May 29 2012
Vicki E. Alger
Mitt Romney is publicly championing school choice. But he also wants to strengthen the federal No Child Left Behind Act (NCLB). The Heritage Foundation’s Lindsey Burke has a better idea: allow states to escape it, and shrink the federal role in education by enacting the Academic Partnerships Lead Us to Success Act (A-PLUS) instead. As Burke explains:
NCLB is a bureaucratic nightmare that is derided on both sides of the aisle. Instead of trying to improve or strengthen the law, conservatives have championed allowing states to opt out from NCLB altogether.

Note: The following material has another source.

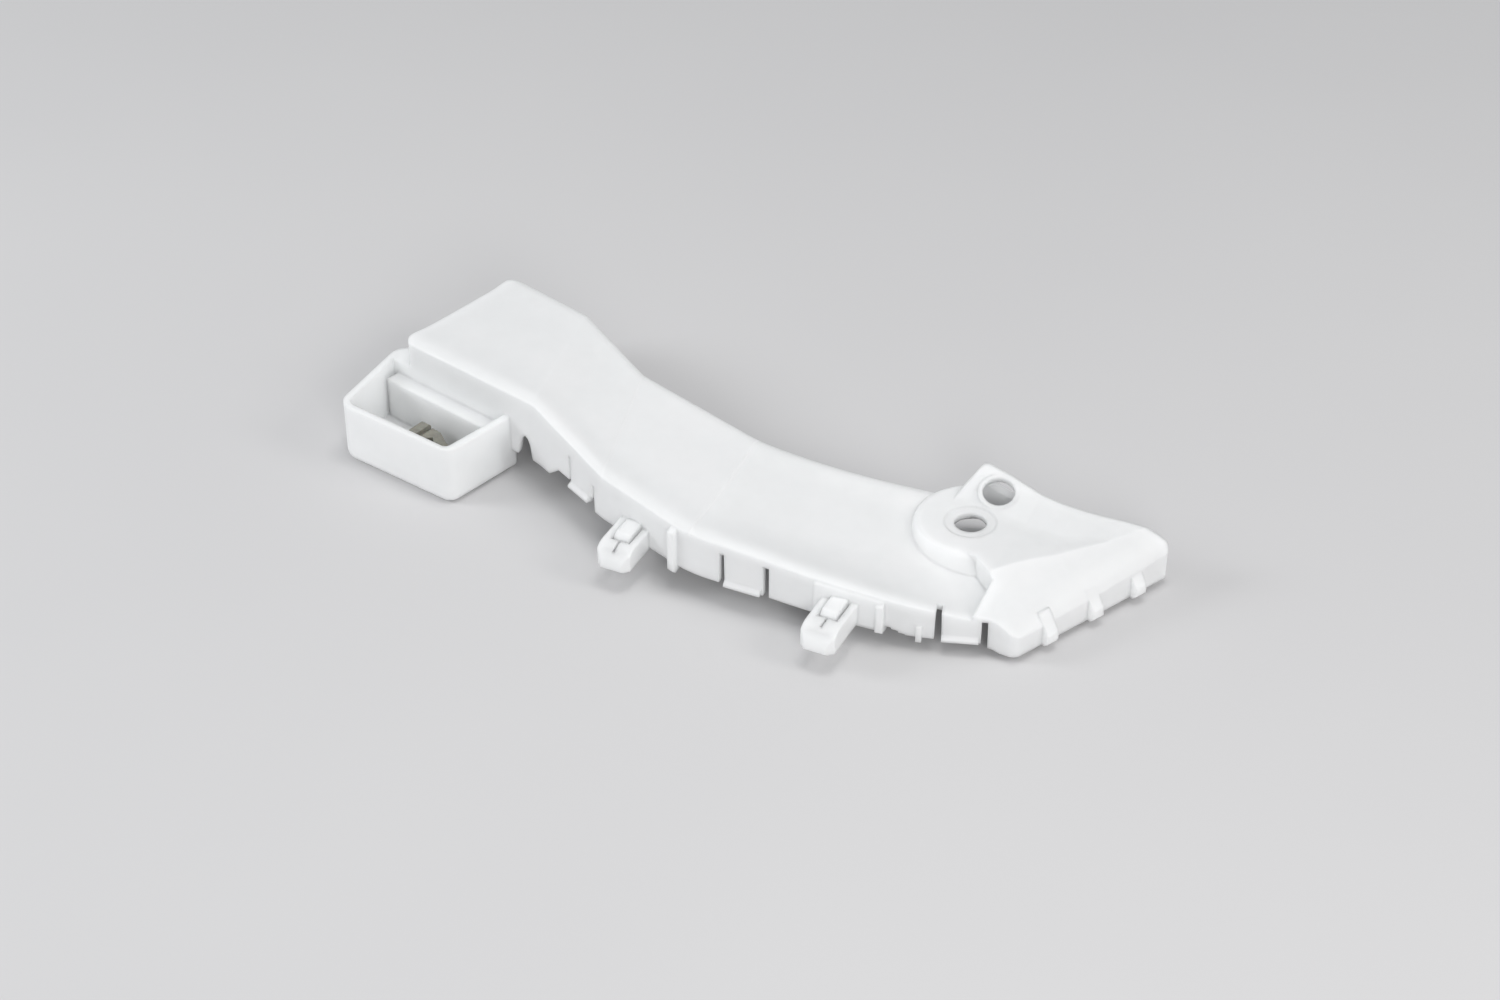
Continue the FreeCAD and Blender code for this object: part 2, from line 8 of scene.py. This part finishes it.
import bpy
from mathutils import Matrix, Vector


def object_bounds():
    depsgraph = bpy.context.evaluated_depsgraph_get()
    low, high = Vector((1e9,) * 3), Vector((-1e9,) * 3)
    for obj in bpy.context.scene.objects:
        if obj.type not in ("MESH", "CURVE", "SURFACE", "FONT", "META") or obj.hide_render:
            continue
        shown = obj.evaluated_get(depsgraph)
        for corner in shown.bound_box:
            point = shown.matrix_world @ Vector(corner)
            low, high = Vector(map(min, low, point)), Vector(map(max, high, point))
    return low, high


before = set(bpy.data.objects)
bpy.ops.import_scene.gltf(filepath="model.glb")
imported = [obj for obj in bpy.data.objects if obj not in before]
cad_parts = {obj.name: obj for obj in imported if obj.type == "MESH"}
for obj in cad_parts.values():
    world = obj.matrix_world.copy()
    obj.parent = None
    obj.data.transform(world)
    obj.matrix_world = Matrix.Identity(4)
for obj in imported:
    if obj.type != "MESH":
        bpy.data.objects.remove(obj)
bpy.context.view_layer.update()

The conservative alternative to No Child Left Behind—the Academic Partnerships Lead Us to Success (A-PLUS) Act—would allow states to completely opt out of NCLB while retaining reporting requirements for student subgroups. Instead of the 80 federal programs under NCLB and time-consuming bureaucratic compliance burden, A-PLUS would send federal education dollars back to the states through block grants, which could be used for any lawful education purpose under state statute that would benefit students. It’s a far better alternative than requiring states and local school districts to abide by the overreach that a ninth reauthorization of the Elementary and Secondary Education Act (today known as No Child Left Behind) would produce.
Another benefit of the A-PLUS Act according to Burke is that it would eliminate most of the more than 150 federal education programs operating today.